Nei termini in cui è stata formulata, pertanto, la richiesta di accesso dell’attuale appellante non poteva che essere inammissibile, non essendo limitata all’acquisizione di copia dell’accordo contrattuale oggettivamente esistente, quale attuale riferimento per l’esecuzione delle opere appaltate ed unico atto dal quale poteva, in ipotesi, discendere una lesione dell’interesse protetto dei partecipanti alla gara di appalto, ad una gestione del rapporto conseguente conforme all’esito della stessa.
Come illustrato, invece, il diritto di accesso non si estende – come avverrebbe in esecuzione della domanda di accesso, qui presentata dall’appellante – in un generalizzato conferimento di poteri ispettivi sull’esecuzione di opere pubbliche: poteri che, mossi da finalità di interesse generale, esulano dalle finalità della legge n. 241 del 1990 e rientrano propriamente nella disciplina dei controlli pubblici (cui possono essere di giovamento e di impulso, ma senza confusione, gli istituti partecipativi previsti dalla legge n. 241 del 1990).
Per le ragioni esposte ed allo stato degli atti, in conclusione, il Collegio ritiene che l’appello debba essere respinto.
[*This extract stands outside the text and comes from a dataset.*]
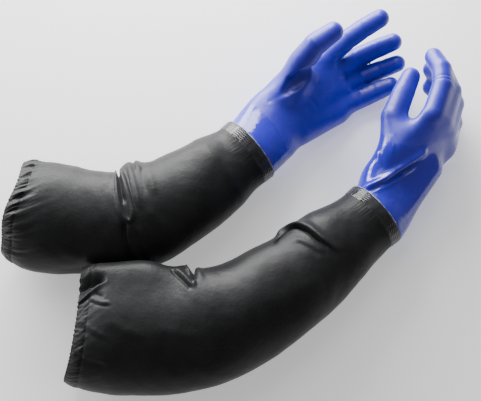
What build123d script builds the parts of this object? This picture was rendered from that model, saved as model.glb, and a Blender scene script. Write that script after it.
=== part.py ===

Quanto alle spese giudiziali, il Collegio stesso ne ritiene equa la compensazione, tenuto conto delle peculiarità della vicenda in esame.

 

P.Q.M.

Il Consiglio di Stato in sede giurisdizionale (Sezione Sesta), definitivamente pronunciando, respinge l’appello indicato in epigrafe, nei termini di cui in motivazione; compensa le spese giudiziali.
Ordina che la presente sentenza sia eseguita dall’autorità amministrativa.